Task to carry out: Using the data beneath, show every line that includes the word "frame".
++++ Information provided
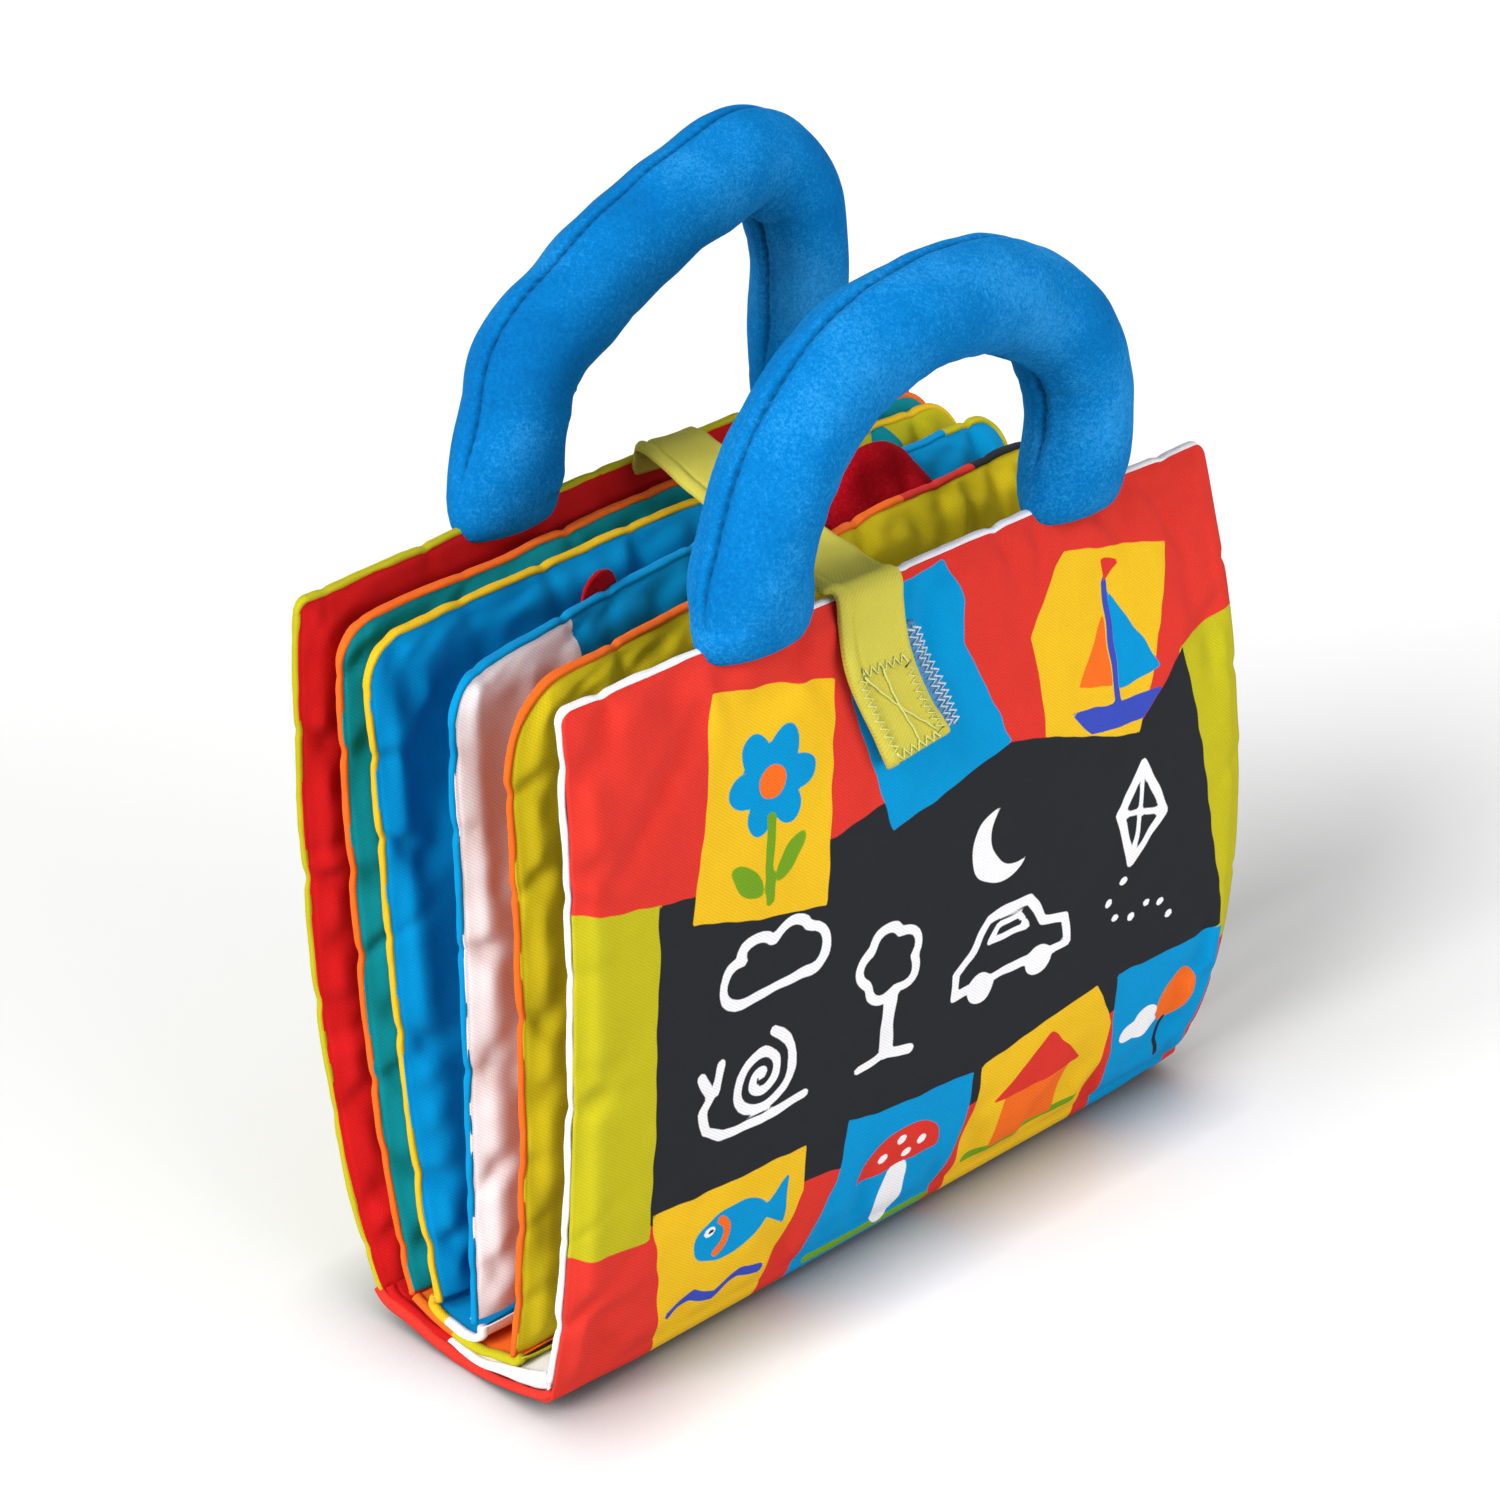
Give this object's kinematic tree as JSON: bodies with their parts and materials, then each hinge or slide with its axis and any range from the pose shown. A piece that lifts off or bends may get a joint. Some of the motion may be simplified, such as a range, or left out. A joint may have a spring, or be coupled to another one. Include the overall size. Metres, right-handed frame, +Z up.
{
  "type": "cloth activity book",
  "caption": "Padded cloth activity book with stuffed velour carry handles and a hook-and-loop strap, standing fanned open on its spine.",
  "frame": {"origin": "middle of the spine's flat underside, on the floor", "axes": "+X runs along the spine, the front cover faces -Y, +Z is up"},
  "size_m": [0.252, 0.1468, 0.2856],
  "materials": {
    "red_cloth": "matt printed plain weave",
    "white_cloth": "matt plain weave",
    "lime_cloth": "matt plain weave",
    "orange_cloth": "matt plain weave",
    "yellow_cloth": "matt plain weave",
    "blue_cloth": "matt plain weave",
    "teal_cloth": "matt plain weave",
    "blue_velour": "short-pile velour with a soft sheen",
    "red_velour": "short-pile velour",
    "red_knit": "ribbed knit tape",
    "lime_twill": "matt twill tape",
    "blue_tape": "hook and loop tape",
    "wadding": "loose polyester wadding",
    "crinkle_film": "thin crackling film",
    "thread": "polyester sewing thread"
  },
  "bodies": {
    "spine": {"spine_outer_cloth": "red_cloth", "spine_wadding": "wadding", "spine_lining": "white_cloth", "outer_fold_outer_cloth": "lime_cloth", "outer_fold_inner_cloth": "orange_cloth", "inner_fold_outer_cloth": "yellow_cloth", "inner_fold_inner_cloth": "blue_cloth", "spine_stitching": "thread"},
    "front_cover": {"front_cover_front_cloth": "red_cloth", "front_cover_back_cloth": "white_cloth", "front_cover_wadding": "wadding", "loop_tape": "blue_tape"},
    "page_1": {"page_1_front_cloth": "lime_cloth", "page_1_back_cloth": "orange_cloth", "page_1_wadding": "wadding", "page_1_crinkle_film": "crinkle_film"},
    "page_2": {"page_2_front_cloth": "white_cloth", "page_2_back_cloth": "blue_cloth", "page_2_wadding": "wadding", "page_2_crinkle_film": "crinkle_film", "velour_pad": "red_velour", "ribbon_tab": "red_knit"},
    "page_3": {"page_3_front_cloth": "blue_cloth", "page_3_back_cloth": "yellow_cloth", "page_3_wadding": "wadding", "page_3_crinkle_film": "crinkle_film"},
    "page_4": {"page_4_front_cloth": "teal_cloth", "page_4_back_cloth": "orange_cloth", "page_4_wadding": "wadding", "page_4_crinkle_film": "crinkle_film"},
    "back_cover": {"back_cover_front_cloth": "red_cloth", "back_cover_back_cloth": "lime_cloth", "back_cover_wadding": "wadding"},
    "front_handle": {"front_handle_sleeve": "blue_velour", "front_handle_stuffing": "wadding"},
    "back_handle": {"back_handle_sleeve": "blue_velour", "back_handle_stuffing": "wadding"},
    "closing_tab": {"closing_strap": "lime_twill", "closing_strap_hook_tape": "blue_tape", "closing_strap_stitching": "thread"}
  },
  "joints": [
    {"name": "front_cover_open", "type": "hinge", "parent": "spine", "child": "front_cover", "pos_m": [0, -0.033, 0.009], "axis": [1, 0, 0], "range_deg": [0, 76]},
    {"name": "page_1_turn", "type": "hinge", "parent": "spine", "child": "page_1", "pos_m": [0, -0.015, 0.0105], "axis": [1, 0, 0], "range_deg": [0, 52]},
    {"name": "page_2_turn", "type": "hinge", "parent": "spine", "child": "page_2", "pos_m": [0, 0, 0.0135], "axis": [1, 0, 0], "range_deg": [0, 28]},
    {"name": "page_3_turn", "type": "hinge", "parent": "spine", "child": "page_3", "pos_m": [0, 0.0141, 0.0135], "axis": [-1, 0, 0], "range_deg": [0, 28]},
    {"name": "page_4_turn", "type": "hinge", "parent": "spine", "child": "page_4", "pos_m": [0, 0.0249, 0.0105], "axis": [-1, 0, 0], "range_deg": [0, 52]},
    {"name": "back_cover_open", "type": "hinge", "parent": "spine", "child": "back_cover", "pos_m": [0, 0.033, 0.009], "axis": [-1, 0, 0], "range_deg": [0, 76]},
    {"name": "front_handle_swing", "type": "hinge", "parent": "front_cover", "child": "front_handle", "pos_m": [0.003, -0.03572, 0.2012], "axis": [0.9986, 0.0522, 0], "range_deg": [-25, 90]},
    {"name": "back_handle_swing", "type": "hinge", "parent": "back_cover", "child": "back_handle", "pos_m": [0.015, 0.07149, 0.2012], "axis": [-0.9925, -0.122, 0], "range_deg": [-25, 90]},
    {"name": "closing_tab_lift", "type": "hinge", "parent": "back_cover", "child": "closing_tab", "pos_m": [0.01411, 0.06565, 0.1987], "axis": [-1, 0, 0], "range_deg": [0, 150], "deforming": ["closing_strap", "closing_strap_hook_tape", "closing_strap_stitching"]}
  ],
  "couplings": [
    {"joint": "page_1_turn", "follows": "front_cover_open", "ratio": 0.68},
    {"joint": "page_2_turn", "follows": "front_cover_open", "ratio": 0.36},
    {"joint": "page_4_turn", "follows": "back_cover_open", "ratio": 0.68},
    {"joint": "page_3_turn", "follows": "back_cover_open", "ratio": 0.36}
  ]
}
++++++++
Task output:
Give this object's kinematic tree as JSON: bodies with their parts and materials, then each hinge or slide with its axis and any range from the pose shown. A piece that lifts off or bends may get a joint. Some of the motion may be simplified, such as a range, or left out. A joint may have a spring, or be coupled to another one. Include the overall size. Metres, right-handed frame, +Z up.
  "frame": {"origin": "middle of the spine's flat underside, on the floor", "axes": "+X runs along the spine, the front cover faces -Y, +Z is up"},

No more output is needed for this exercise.